[Dataset excerpt]
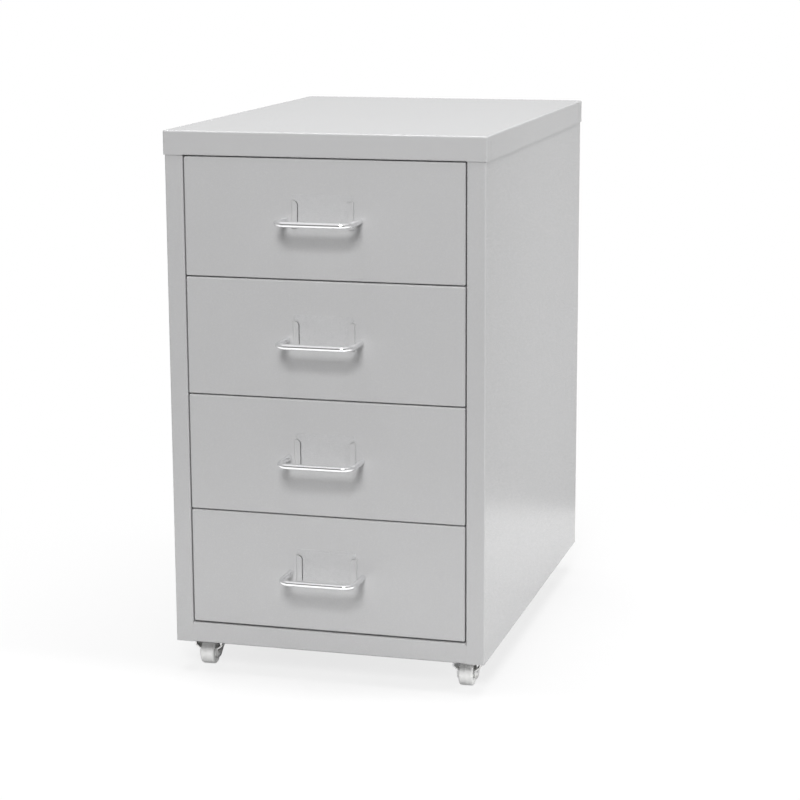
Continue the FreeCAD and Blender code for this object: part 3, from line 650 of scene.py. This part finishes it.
def bail_rings(low, high):
    """Centre, direction and radius of each ring of wire, from the left stud's end to the right's."""
    level = (low.z + high.z) / 2
    face = high.y - stud_length
    bar = low.y + wire_radius
    x = (high.x - low.x) / 2 - wire_radius
    inward = Vector((0, -1, 0))
    half_path = [(Vector((-x, high.y, level)), inward, stud_core - stud_tip)]
    for i in range(int(stud_length / stud_pitch * 2)):
        half_path.append((Vector((-x, high.y - stud_tip - i * stud_pitch / 2, level)), inward,
                          stud_radius if i % 2 else stud_core))
    half_path.append((Vector((-x, face, level)), inward, wire_radius - shoulder_chamfer))
    half_path.append((Vector((-x, face - shoulder_chamfer, level)), inward, wire_radius))
    for i in range(bend_steps + 1):
        turn = math.pi / 2 * i / bend_steps
        spot = Vector((-x + handle_bend * (1 - math.cos(turn)),
                       bar + handle_bend * (1 - math.sin(turn)), level))
        half_path.append((spot, Vector((math.sin(turn), -math.cos(turn), 0)), wire_radius))
    mirrored = [(Vector((-p.x, p.y, p.z)), Vector((d.x, -d.y, 0)), r)
                for p, d, r in reversed(half_path)]
    return half_path + mirrored


def smoothed(mesh, degrees):
    """Round faces shaded smooth, edges sharper than the angle kept."""
    mesh.shade_smooth()
    mesh.set_sharp_from_angle(angle=math.radians(degrees))
    return mesh


def swept(name, rings):
    """A closed tube through the rings, with a map of its way round and its way along."""
    tube = bmesh.new()
    layer = tube.loops.layers.uv.new("along_wire")
    upward = Vector((0, 0, 1))
    rows = []
    for spot, direction, radius in rings:
        across = direction.cross(upward).normalized()
        turns = (2 * math.pi * k / ring_points for k in range(ring_points))
        rows.append([tube.verts.new(spot + radius * (across * math.cos(a) + upward * math.sin(a)))
                     for a in turns])
    far = 0.0
    for i in range(len(rows) - 1):
        step = (rings[i + 1][0] - rings[i][0]).length
        for k in range(ring_points):
            m = (k + 1) % ring_points
            face = tube.faces.new((rows[i][k], rows[i][m], rows[i + 1][m], rows[i + 1][k]))
            spots = ((k, far), (k + 1, far), (k + 1, far + step), (k, far + step))
            for loop, (u, v) in zip(face.loops, spots):
                loop[layer].uv = (u / ring_points, v)
        far += step
    tube.faces.new(rows[0][::-1])
    tube.faces.new(rows[-1])
    return smoothed(meshed(name, tube), 35)


bright_chrome = chrome()
for n in range(1, 5):
    mesh = swept("wire_handle_%d" % n, bail_rings(*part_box("handle_%d" % n)))
    mesh.materials.append(bright_chrome)
    wire_handle = put_in_scene("wire_handle_%d" % n, mesh)
    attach(wire_handle, "drawer_%d" % n)
    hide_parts("handle_%d" % n)


# A zinc plated hexagon nut behind the drawer's front holds each stud of the handle. Its
# corners are turned off to a shallow dome on both faces. The sizes are in millimetres.

nut_across_corners, nut_height, nut_bore = 8.08, 3.2, 1.75
dome_width_share, dome_height_share = 1.17, 0.715
bore_length = 12.0

tree, given = open_tree("hexagon_nut", Across_corners=nut_across_corners, Height=nut_height,
                        Bore_radius=nut_bore)
corner = times(tree, given["Across_corners"], 0.5)
dome_width = times(tree, corner, dome_width_share)
dome = shaped(tree, ball(tree, 48, 24),
              Scale=three(tree, dome_width, dome_width,
                          times(tree, given["Height"], dome_height_share)))
hexagon = common(tree, cylinder(tree, 6, corner, given["Height"]), dome)
bored = node(tree, "GeometryNodeMeshBoolean",
             {0: hexagon, 1: cylinder(tree, 28, given["Bore_radius"], bore_length)},
             operation="DIFFERENCE")
close_tree(tree, given["Places"], bored.outputs[0], (math.pi / 2, 0.0, 0.0), math.pi / 3, zinc)

for n in range(1, 5):
    middles = [(low + high) / 2 for low, high in islands("handle_nuts_%d" % n)]
    nuts = grown("hexagon_nuts_%d" % n, tree, middles)
    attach(nuts, "drawer_%d" % n)
    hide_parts("handle_nuts_%d" % n)


# Four small swivel castors stand under the floor. Each has a zinc plated top plate held by
# four rivets, a kingpin and a pressed fork, and a white nylon wheel on a riveted axle.

rivet_head_radius, rivet_head_height = 3.0, 0.9
rivet_tail_radius, rivet_tail_height, rivet_grip = 2.4, 1.8, 2.0

tree, given = open_tree("plate_rivet", Head_radius=rivet_head_radius,
                        Head_height=rivet_head_height, Tail_radius=rivet_tail_radius,
                        Tail_height=rivet_tail_height, Grip=rivet_grip)
head, tail = (shaped(tree, ball(tree, 24, 14), Scale=three(tree, radius, radius, height),
                     Translation=three(tree, z=level))
              for radius, height, level in
              ((given["Head_radius"], given["Head_height"], 0.0),
               (given["Tail_radius"], given["Tail_height"], given["Grip"])))
close_tree(tree, given["Places"], joined(tree, head, tail), (0.0, 0.0, 0.0), math.pi, zinc)

undersides = [Vector(((low.x + high.x) / 2, (low.y + high.y) / 2,
                      low.z + rivet_head_height * millimetre))
              for low, high in islands("castor_rivets")]
rivets = grown("castor_plate_rivets", tree, undersides)
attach(rivets, "cabinet")
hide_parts("castor_rivets")

corners = ("front_left", "front_right", "rear_left", "rear_right")
for corner in corners:
    for part in ("castor_plate_", "castor_kingpin_", "castor_fork_", "castor_axle_"):
        dress(part + corner, zinc)


# The wheels are moulded of off-white nylon: a rounded tread with the mould's parting line,
# a shallow recess in each side, and a hub.

wheel_radius, wheel_half, wheel_steps = 0.0105, 0.00625, 56
wheel_bore, hub_radius, hub_half = 0.00156, 0.0042, 0.00655
hub_edge_width, hub_edge_depth, hub_slope = 0.0004, 0.0003, 0.0002
recess_radius, recess_floor, recess_fillet, recess_lip = 0.0079, 0.00525, 0.0003, 0.0002
tread_round, tread_steps = 0.0020, 8
parting_line, parting_half = 0.00006, 0.00018
nylon_white, nylon_dusty = (0.94, 0.94, 0.93, 1), (0.66, 0.65, 0.63, 1)
nylon_smoothest, nylon_roughest, speck_depth = 0.38, 0.52, 0.00003
specks_per_metre, dust_most = 700.0, 0.20
dust_reach, dust_fade = 0.0013, 0.0009


def nylon():
    """Off-white nylon, softly shining, with a little floor dust on the tread."""
    finish, tree, shader = open_finish("off_white_nylon")
    tread = node(tree, "ShaderNodeAttribute", attribute_name="tread").outputs["Fac"]
    specks = noise(tree, place_on(tree), specks_per_metre, 4.0)
    dust = times(tree, spread(tree, specks, 0.0, dust_most, 0.5, 0.8), tread)
    feed(tree, shader, {"Base Color": between(tree, dust, nylon_white, nylon_dusty),
                        "Roughness": spread(tree, specks, nylon_smoothest, nylon_roughest),
                        "Normal": bumps(tree, specks, 0.3, speck_depth)})
    return finish


def wheel_profile():
    """Radius and place along the axle of the wheel's outline, from one end of its bore."""
    side = [(wheel_bore, hub_half), (hub_radius - hub_edge_width, hub_half),
            (hub_radius, hub_half - hub_edge_depth), (hub_radius + hub_slope, recess_floor),
            (recess_radius - recess_fillet, recess_floor),
            (recess_radius, wheel_half - recess_lip), (recess_radius + recess_lip, wheel_half)]
    for i in range(tread_steps + 1):
        turn = math.pi / 2 * i / tread_steps
        side.append((wheel_radius - parting_line - tread_round + tread_round * math.sin(turn),
                     wheel_half - tread_round + tread_round * math.cos(turn)))
    side.append((wheel_radius - parting_line, parting_half))
    return ([(radius, -along) for radius, along in side] + [(wheel_radius, 0.0)]
            + side[::-1])


white_nylon = nylon()
for corner in corners:
    low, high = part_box("castor_wheel_" + corner)
    centre = (low + high) / 2
    lathe = bmesh.new()
    outline = [lathe.verts.new((centre.x + along, centre.y, centre.z + radius))
               for radius, along in wheel_profile()]
    edges = [lathe.edges.new(pair) for pair in zip(outline, outline[1:] + outline[:1])]
    bmesh.ops.spin(lathe, geom=outline + edges, cent=centre, axis=(1, 0, 0), steps=wheel_steps,
                   angle=2 * math.pi, use_merge=True)
    bmesh.ops.remove_doubles(lathe, verts=lathe.verts, dist=1e-6)
    mesh = smoothed(meshed("nylon_wheel_" + corner, lathe), 32)
    tread = mesh.attributes.new("tread", "FLOAT", "POINT")
    for vertex in mesh.vertices:
        off = Vector((0, vertex.co.y - centre.y, vertex.co.z - centre.z)).length
        dusty = (off - wheel_radius + dust_reach) / dust_fade
        tread.data[vertex.index].value = max(0.0, min(1.0, dusty))
    mesh.materials.append(white_nylon)
    wheel = put_in_scene("nylon_wheel_" + corner, mesh)
    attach(wheel, "wheel_" + corner)
    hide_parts("castor_wheel_" + corner)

[What is asked]
In this exercise, copy only the lines from the opening line of the material through the line where "return mesh" appears.

[Result]
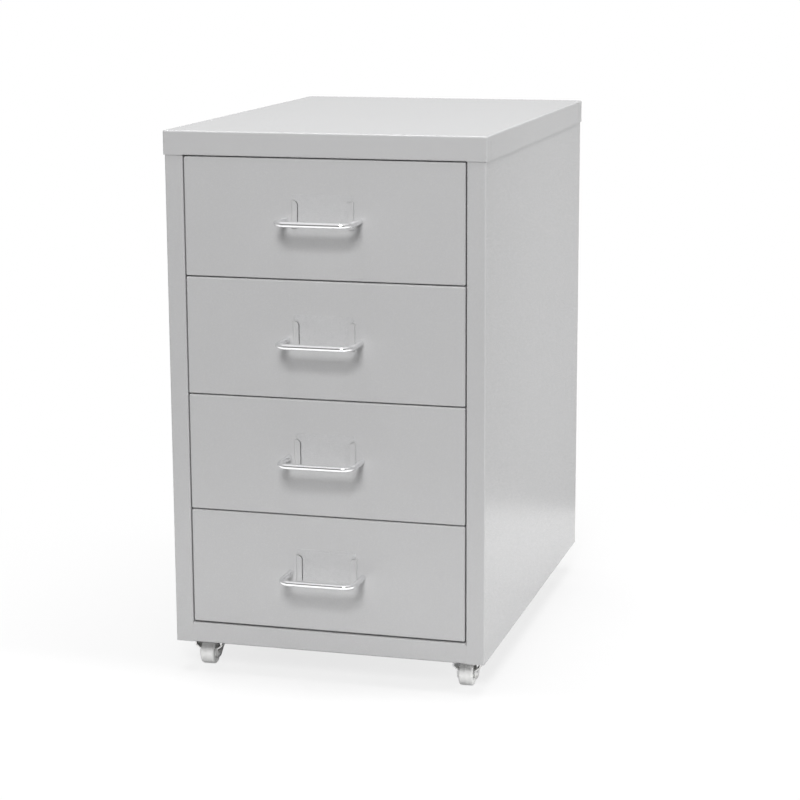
Continue the FreeCAD and Blender code for this object: part 3, from line 650 of scene.py. This part finishes it.
def bail_rings(low, high):
    """Centre, direction and radius of each ring of wire, from the left stud's end to the right's."""
    level = (low.z + high.z) / 2
    face = high.y - stud_length
    bar = low.y + wire_radius
    x = (high.x - low.x) / 2 - wire_radius
    inward = Vector((0, -1, 0))
    half_path = [(Vector((-x, high.y, level)), inward, stud_core - stud_tip)]
    for i in range(int(stud_length / stud_pitch * 2)):
        half_path.append((Vector((-x, high.y - stud_tip - i * stud_pitch / 2, level)), inward,
                          stud_radius if i % 2 else stud_core))
    half_path.append((Vector((-x, face, level)), inward, wire_radius - shoulder_chamfer))
    half_path.append((Vector((-x, face - shoulder_chamfer, level)), inward, wire_radius))
    for i in range(bend_steps + 1):
        turn = math.pi / 2 * i / bend_steps
        spot = Vector((-x + handle_bend * (1 - math.cos(turn)),
                       bar + handle_bend * (1 - math.sin(turn)), level))
        half_path.append((spot, Vector((math.sin(turn), -math.cos(turn), 0)), wire_radius))
    mirrored = [(Vector((-p.x, p.y, p.z)), Vector((d.x, -d.y, 0)), r)
                for p, d, r in reversed(half_path)]
    return half_path + mirrored


def smoothed(mesh, degrees):
    """Round faces shaded smooth, edges sharper than the angle kept."""
    mesh.shade_smooth()
    mesh.set_sharp_from_angle(angle=math.radians(degrees))
    return mesh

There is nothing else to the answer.